**Problem requirements**
Quote, without change, all of the lines that follow.
>> BEGIN Extracted information
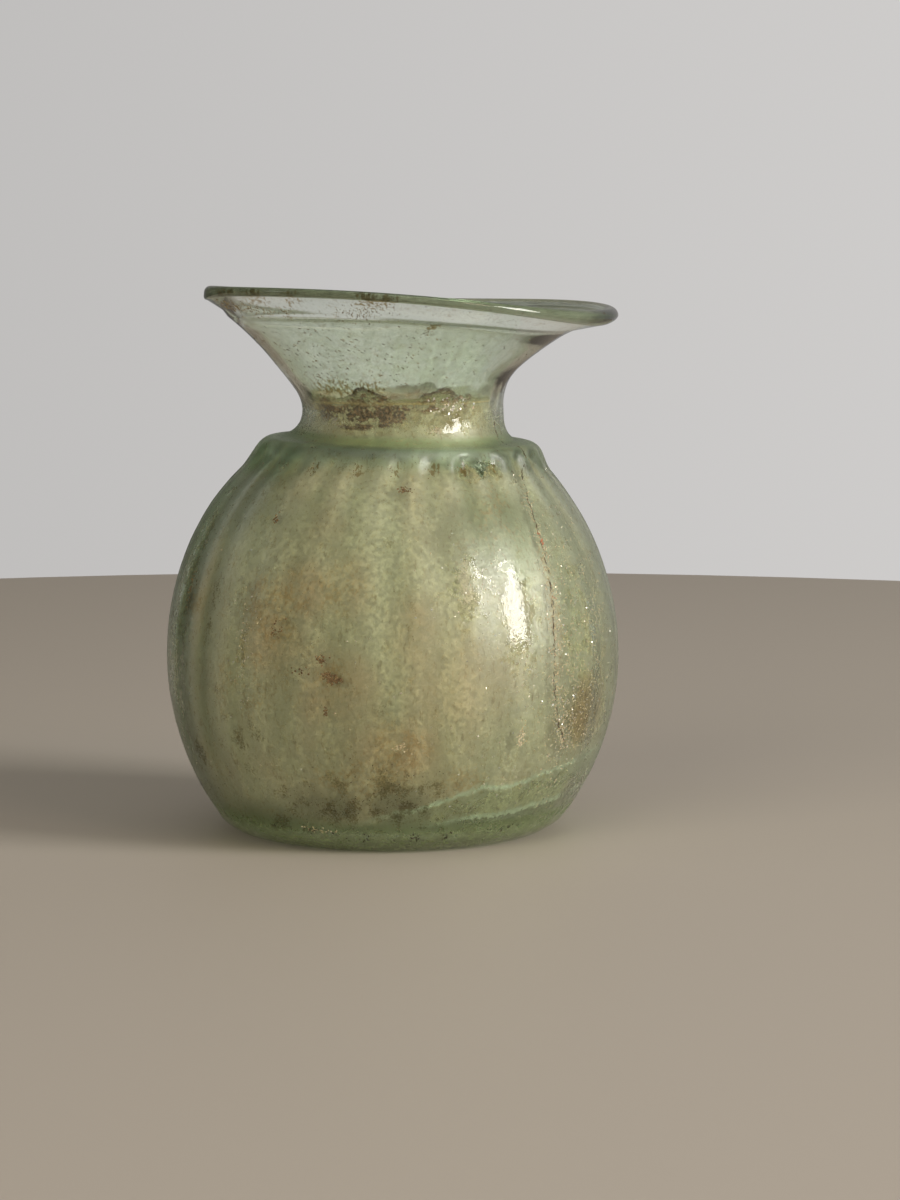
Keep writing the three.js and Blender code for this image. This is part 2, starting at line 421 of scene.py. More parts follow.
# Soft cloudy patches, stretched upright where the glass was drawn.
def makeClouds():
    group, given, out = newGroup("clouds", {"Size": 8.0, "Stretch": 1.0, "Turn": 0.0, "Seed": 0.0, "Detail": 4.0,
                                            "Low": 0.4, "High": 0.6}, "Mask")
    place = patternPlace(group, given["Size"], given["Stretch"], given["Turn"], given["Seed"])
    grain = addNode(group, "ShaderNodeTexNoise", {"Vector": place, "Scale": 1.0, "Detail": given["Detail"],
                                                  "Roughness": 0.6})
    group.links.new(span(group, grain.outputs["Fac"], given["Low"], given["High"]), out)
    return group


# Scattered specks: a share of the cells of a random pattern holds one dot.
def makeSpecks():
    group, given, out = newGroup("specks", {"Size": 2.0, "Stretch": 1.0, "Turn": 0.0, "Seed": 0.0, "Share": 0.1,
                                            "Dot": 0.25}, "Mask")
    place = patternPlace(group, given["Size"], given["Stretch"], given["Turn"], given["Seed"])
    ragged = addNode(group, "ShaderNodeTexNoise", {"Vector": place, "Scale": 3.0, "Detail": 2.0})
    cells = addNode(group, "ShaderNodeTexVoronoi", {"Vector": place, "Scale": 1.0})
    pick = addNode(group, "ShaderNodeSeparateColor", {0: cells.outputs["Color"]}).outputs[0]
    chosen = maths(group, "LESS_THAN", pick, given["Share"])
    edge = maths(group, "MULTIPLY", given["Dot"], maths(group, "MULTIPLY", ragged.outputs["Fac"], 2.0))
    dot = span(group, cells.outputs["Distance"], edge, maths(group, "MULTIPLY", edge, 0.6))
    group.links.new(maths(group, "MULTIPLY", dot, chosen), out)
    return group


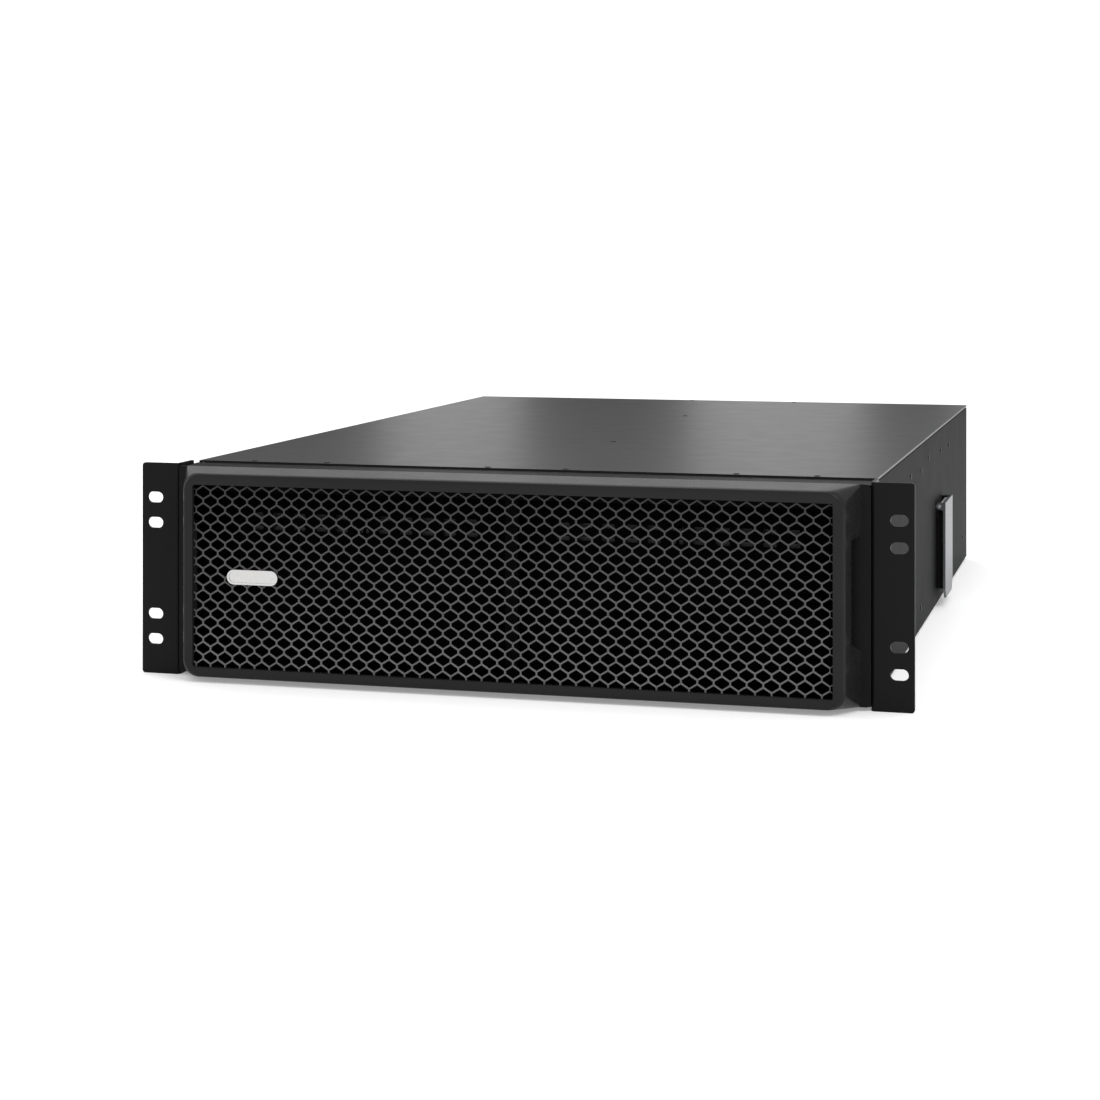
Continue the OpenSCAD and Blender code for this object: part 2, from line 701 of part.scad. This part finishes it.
>> END Extracted information
**Right answer**
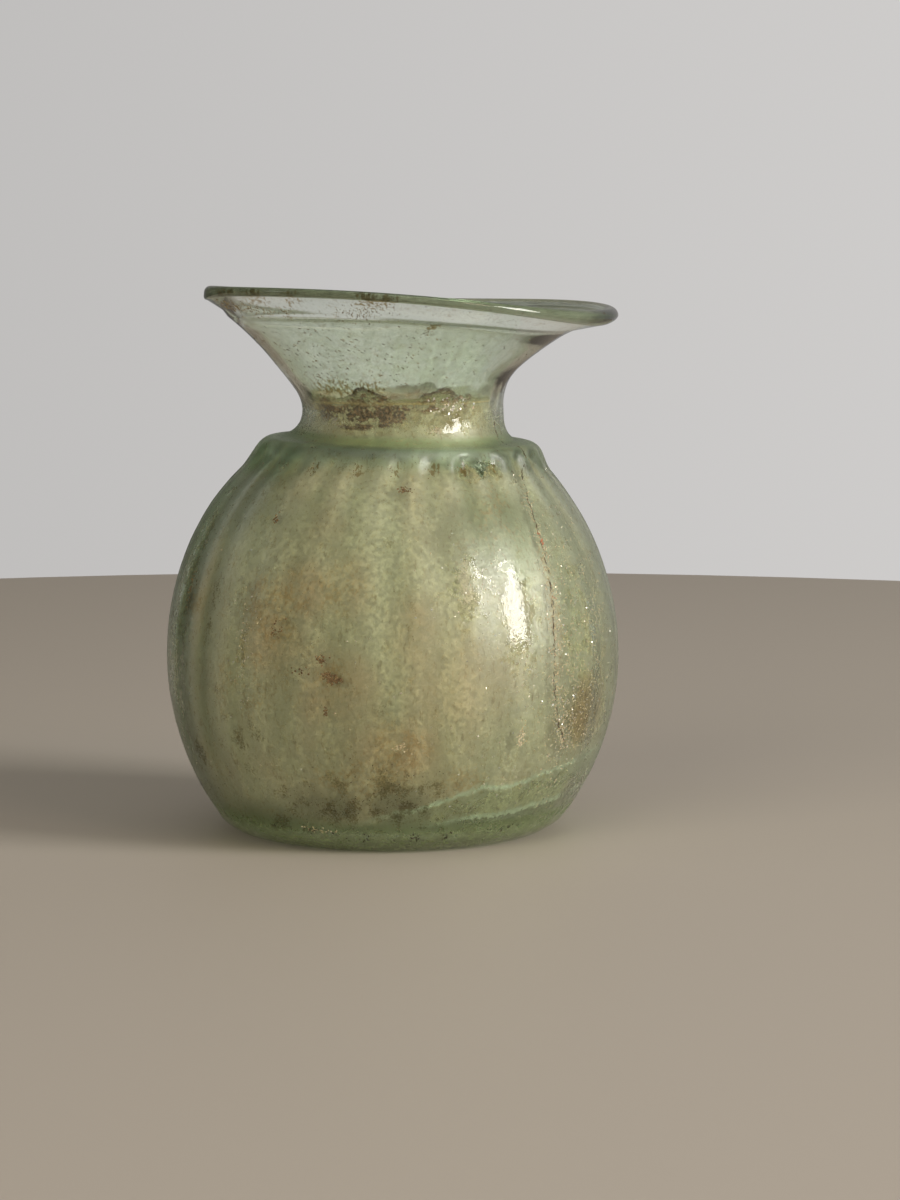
Keep writing the three.js and Blender code for this image. This is part 2, starting at line 421 of scene.py. More parts follow.
# Soft cloudy patches, stretched upright where the glass was drawn.
def makeClouds():
    group, given, out = newGroup("clouds", {"Size": 8.0, "Stretch": 1.0, "Turn": 0.0, "Seed": 0.0, "Detail": 4.0,
                                            "Low": 0.4, "High": 0.6}, "Mask")
    place = patternPlace(group, given["Size"], given["Stretch"], given["Turn"], given["Seed"])
    grain = addNode(group, "ShaderNodeTexNoise", {"Vector": place, "Scale": 1.0, "Detail": given["Detail"],
                                                  "Roughness": 0.6})
    group.links.new(span(group, grain.outputs["Fac"], given["Low"], given["High"]), out)
    return group


# Scattered specks: a share of the cells of a random pattern holds one dot.
def makeSpecks():
    group, given, out = newGroup("specks", {"Size": 2.0, "Stretch": 1.0, "Turn": 0.0, "Seed": 0.0, "Share": 0.1,
                                            "Dot": 0.25}, "Mask")
    place = patternPlace(group, given["Size"], given["Stretch"], given["Turn"], given["Seed"])
    ragged = addNode(group, "ShaderNodeTexNoise", {"Vector": place, "Scale": 3.0, "Detail": 2.0})
    cells = addNode(group, "ShaderNodeTexVoronoi", {"Vector": place, "Scale": 1.0})
    pick = addNode(group, "ShaderNodeSeparateColor", {0: cells.outputs["Color"]}).outputs[0]
    chosen = maths(group, "LESS_THAN", pick, given["Share"])
    edge = maths(group, "MULTIPLY", given["Dot"], maths(group, "MULTIPLY", ragged.outputs["Fac"], 2.0))
    dot = span(group, cells.outputs["Distance"], edge, maths(group, "MULTIPLY", edge, 0.6))
    group.links.new(maths(group, "MULTIPLY", dot, chosen), out)
    return group


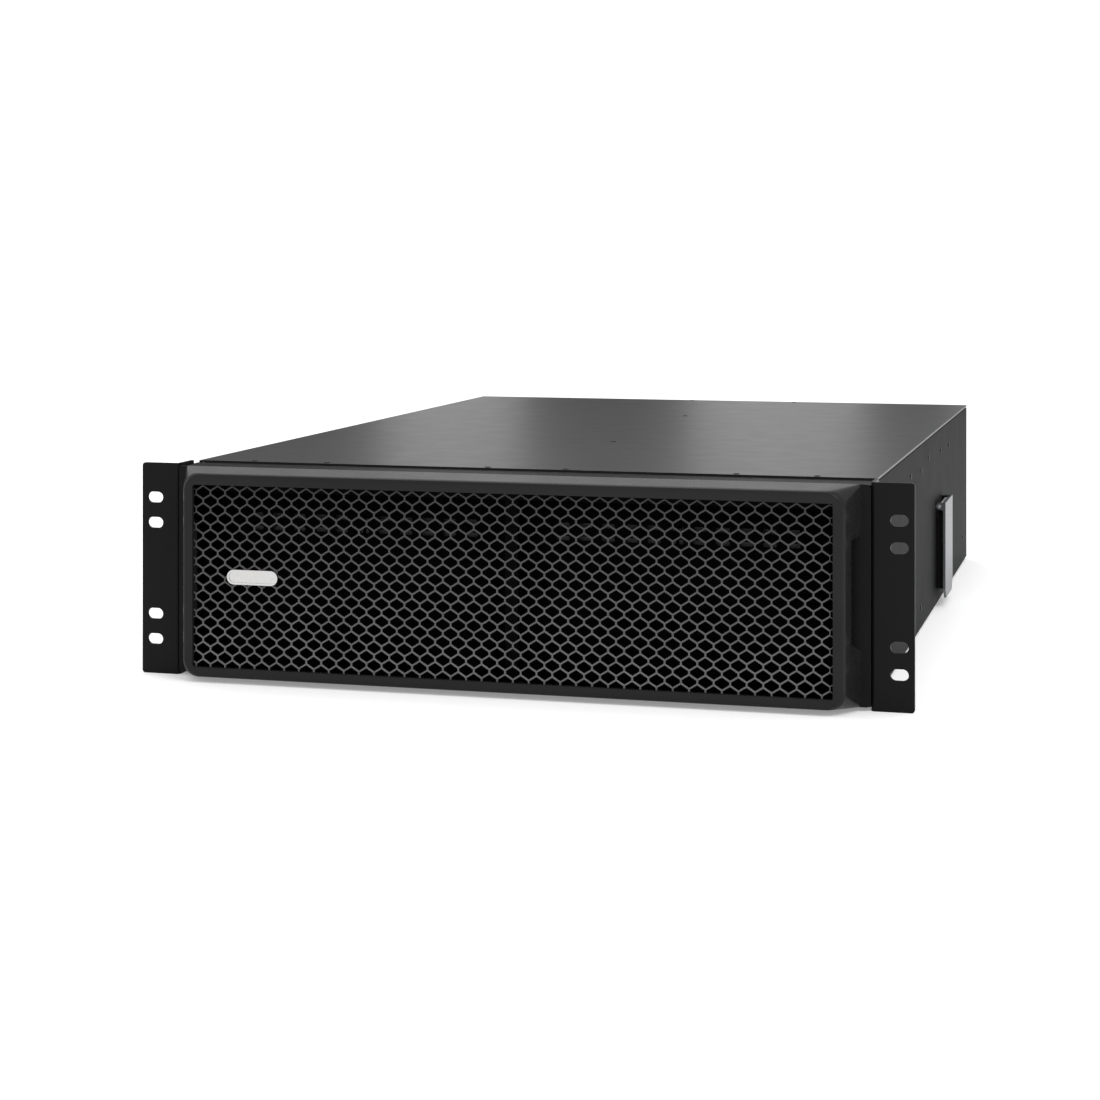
Continue the OpenSCAD and Blender code for this object: part 2, from line 701 of part.scad. This part finishes it.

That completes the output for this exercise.